Wednesday, March 16, 2011

Irish Sash Weaving Traditions

A delightful discovery on Weavolution recently led me to uncover this tradition of sash weaving in Ireland and make some new friends across the seas.  Niamh Dempsey Trua, of County Leitrim had posted a photo of one of her woven sashes, known in Ireland as a crios.  Niamh says  "While researching Irish costume I came across numerous intriguing references to the Irish crios. I became determined to find someone who still practiced this age-old skill and would teach me how to make one. I soon discovered that crios-making was on its last legs, a traditional craft dying out rapidly in this industrial age of mass production which makes it so difficult for time-honoured crafts to survive. Unfortunately the crios is not worn by the Aran Island men any more but they were the last to wear it. It was part of the Irish costume until the 16th century when Irish- style costume was outlawed in Ireland by British rule!"

 Many criosa joined by Niamh into a poncho.

This hat incorporates a crios for a band at the bottom, and Niamh has crocheted the top.
 I  love the combination of the two techniques!

Shortly after this discovery, I found an article in Ashford's magazine, "The Wheel", about another Irish weaver, Mairead Sharry. Mairead teaches classes in Traditional skills, spinning, weaving, dyeing, crochet, knitting , felting, pampootie making and rush basketmaking. She is from Inisheer, the smallest of the Aran Islands, in Galway Bay She has two blogs with very interesting photos. Look here for spinning, feltmaking and other things.  And here for basketmaking.

Crios on the Loom

Crios Finished

These criosa are rather traditional in color and pattern. Many colors can be used, most common are primary colors with white along the borders. They are warp-faced and can be woven on different types of looms. 
While the above photo shows Mairead's sash on an inkle loom, Niamh uses a wooden rigid heddle with the warp tied to her waist on one end and a fixed object on the other.

Mairead's son, Martin, wearing traditional Aran Island  men's costume with a crios.

I've invited  Niamh to share information and more about a traditional use for the crios. 
Look for this in the next post.


  1. Oh how interesting and so perfectly timed for this day of the Irish! Thanks for the links. Love the sash being worn but heavens what a view from that stone wall!

  2. Gorgeous sashes, Annie - and thanks for a glimpse of Ireland!

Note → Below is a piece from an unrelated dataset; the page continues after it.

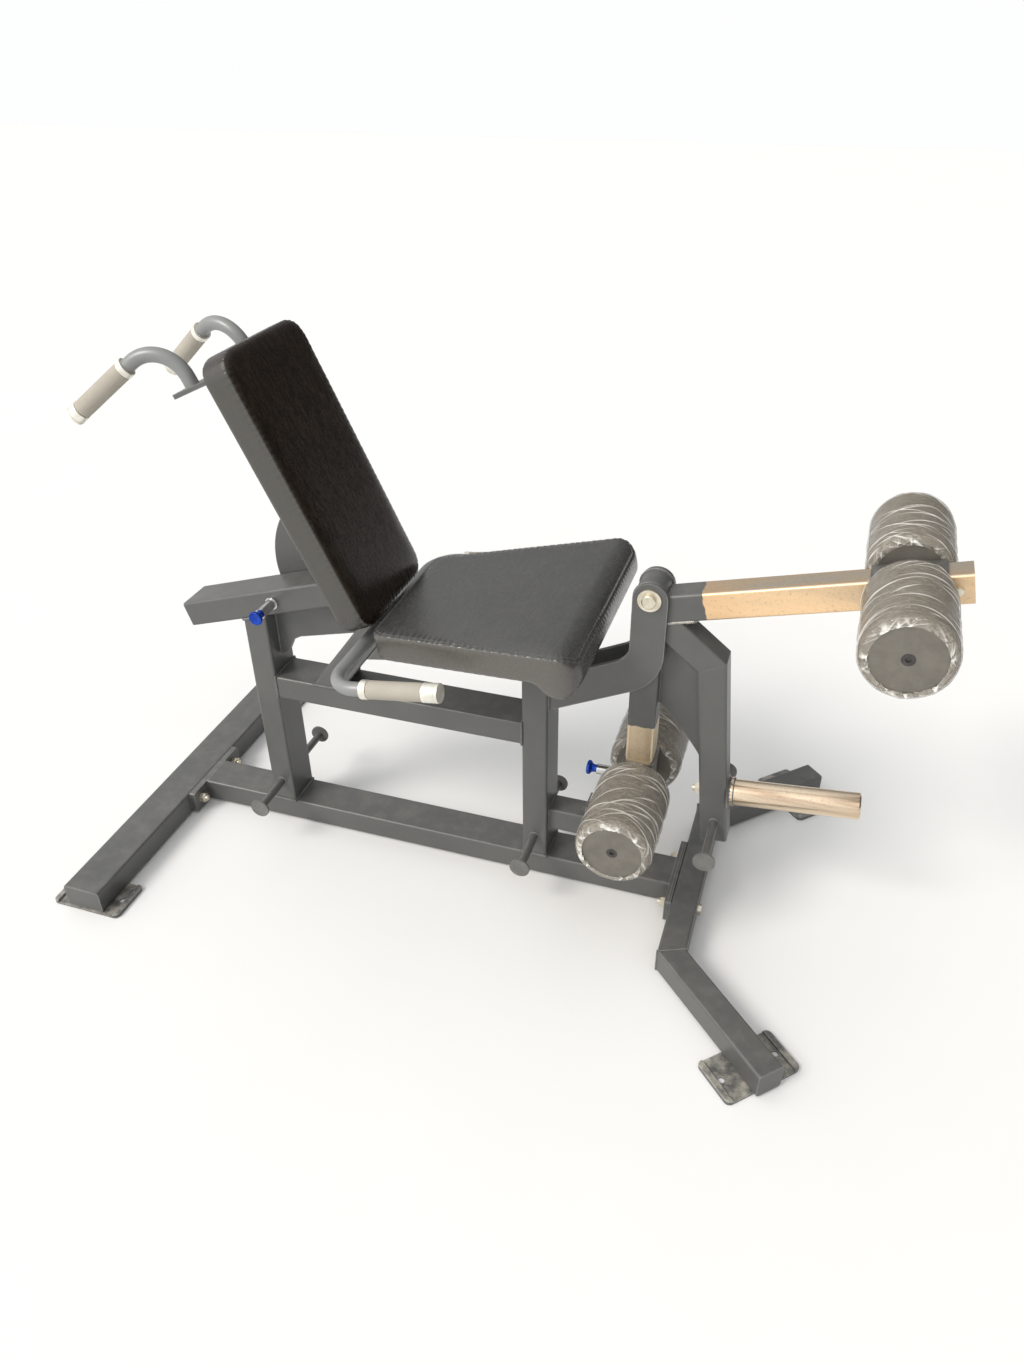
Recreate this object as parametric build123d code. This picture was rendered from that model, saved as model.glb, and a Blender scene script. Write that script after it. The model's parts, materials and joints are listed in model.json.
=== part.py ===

  3. This is very interesting, I have just learnt about crios from a little book "Irish Spinning, Dyeing and Weaving", by Lillias Mitchell, Dundalgan Press 1978, but the pictures in the book are black and white, and these bands need to be seen in full colour! There are a couple of descriptions of weavers in the book, one had her warp tensioned between her left hand and a gatepost, the other between hand and big toe. Either way, it left just one hand to weave with.

  4. Love this! My jaw dropped!
    I laughed! I cried! It moved me!
    Bravo! Bravo!

    Have a joyful day!
    Franco Rios, Sacramento, Calif.

  5. Power to your efforts...hope you gather students
    I am descended from the Gilmours of Clan Morrison, of Lewis.

    Evan Hodge

  6. I have 2 vintage criosanna given to me by my cousin in 1967.

    1. Oh, wonderful! What treasures they must be! I love collecting woven sashes from other times and places.